ERP (Enterprise Resource Planning) manages business-level operations — production planning, inventory, procurement, finance, and sales. MES (Manufacturing Execution System) manages shop floor execution — work orders, machine performance, operator instructions, and real-time production tracking. Large food manufacturers sometimes run both, with ERP handling planning and MES handling floor execution. Mid-market food companies typically find that a Food ERP handles both levels adequately without the cost and complexity of a separate MES.
Do food manufacturers need specialized software?
Yes, in most cases. Generic manufacturing software lacks the features food operations require: recipe management with variable yields, lot traceability through multi-step production, catch weight handling, allergen management, co-product accounting, and FSMA compliance recordkeeping. Implementing a generic system in a food company typically requires significant customization that increases cost and maintenance burden.
What is MRP in manufacturing?
MRP (Material Requirements Planning) is a calculation that determines what raw materials, components, and sub-assemblies are needed to complete a production schedule, when they are needed, and in what quantity. It works by exploding the bill of materials for each production order and netting the requirements against current inventory and scheduled receipts. Modern Food ERP systems include MRP as a module within a broader production planning engine.
What is a bill of materials (BOM) in food manufacturing?
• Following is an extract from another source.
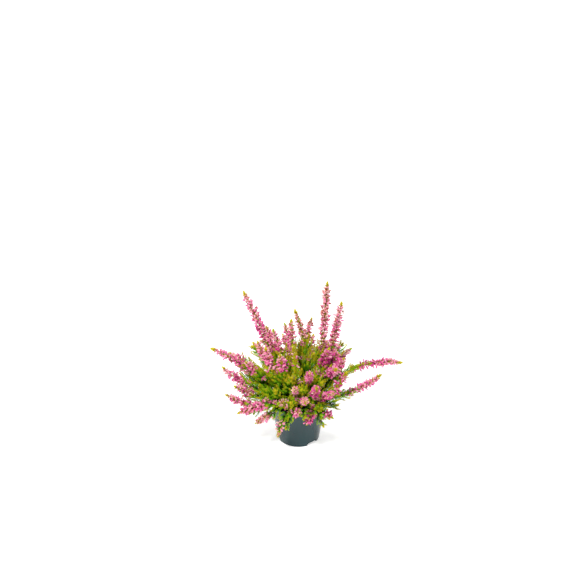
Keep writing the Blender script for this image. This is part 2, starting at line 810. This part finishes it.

In food manufacturing, a bill of materials — often called a recipe or formula — specifies the ingredients, quantities, processing parameters, and expected yield for each product. Food BOMs differ from standard manufacturing BOMs because they must handle variable yields (theoretical vs. actual), scrap percentages, co-products and by-products, and multiple finished product configurations (different pack sizes or formats from the same recipe).